I’ll use the same 11-fund portfolio that’s globally diversified across key asset classes with a starting date of Dec. 31, 2003. The benchmark strategy is simply rebalancing the portfolio at the end of each year back to the initial weights, as defined in the table below.

Let’s assume that the benchmark strategy is someone’s best effort at portfolio design. Our fictional investor—let’s call him Ronald–has thought long and hard about asset allocation and decided that the portfolio mix above is the way to go. Ronald has back-tested the strategy with actual data with the funds listed above and thinks that the results are encouraging. A $100 investment at the start date (Dec. 31, 2003) increased to just over $200 as of Oct. 2, 2015. Ronald concludes that the portfolio’s 100% cumulative gain over the sample period is pretty good. He pats himself on the back and goes out for a celebratory dinner, confident that he’s built a winning portfolio. In other words, Ronald’s convinced that he possesses a fair amount of skill in the art/science of building and managing portfolios through time.

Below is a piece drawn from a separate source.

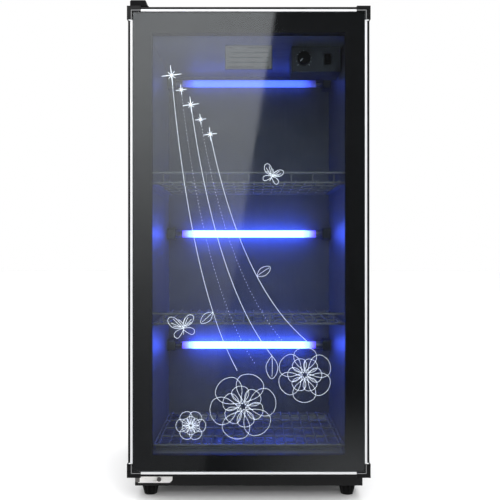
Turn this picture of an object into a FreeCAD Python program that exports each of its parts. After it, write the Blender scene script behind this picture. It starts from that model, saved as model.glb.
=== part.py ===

While Ronald’s away at the Overconfidence Café, let’s analyze his portfolio design by comparing it with random portfolios. We’ll use the same funds in the table above but randomly vary the weights for each of the portfolio’s assets. To ensure a fair test, we’ll keep the random weights within the same range in the table above—a minimum of 5% up to a maximum of 25%. Using R (you can find the code here), we’ll create 1,000 portfolios, each with a randomly selected mix of different weights for the 11 funds. To match Ronald’s portfolio, the strategies are 1) rebalanced back to the randomly selected target weights at the end of each year; 2) are always invested in each fund in some degree; 3) but no shorting or leverage is allowed. In sum, the random portfolios are identical to Ronald’s strategy with one exception: the asset weights are allowed to wander within a 5%-to-25% range.

The chart below compares Ronald’s strategy (red line) with the 1,000 portfolios that randomly vary the asset weights (gray area). As you can see, Ronald’s portfolio results are more or less average relative to the randomly generated results. The implication: Ronald’s skill may be a figment of his imagination, courtesy of looking at one return sample, namely, the portfolio he designed and back-tested.

For another perspective, let’s compare the ending value–204–of Ronald’s benchmark portfolio for the sample period with the distribution of ending values for the 1,000 randomly generated strategies (black line). I’ve also added the median outcome for the random portfolios (blue line).

The good news for Ronald’s ego is that his portfolio earned a slightly above-median return. Is that evidence of skill? Maybe, but we’d have to run additional tests for a deeper level of confidence before crowning Ronald as an asset allocation wizard.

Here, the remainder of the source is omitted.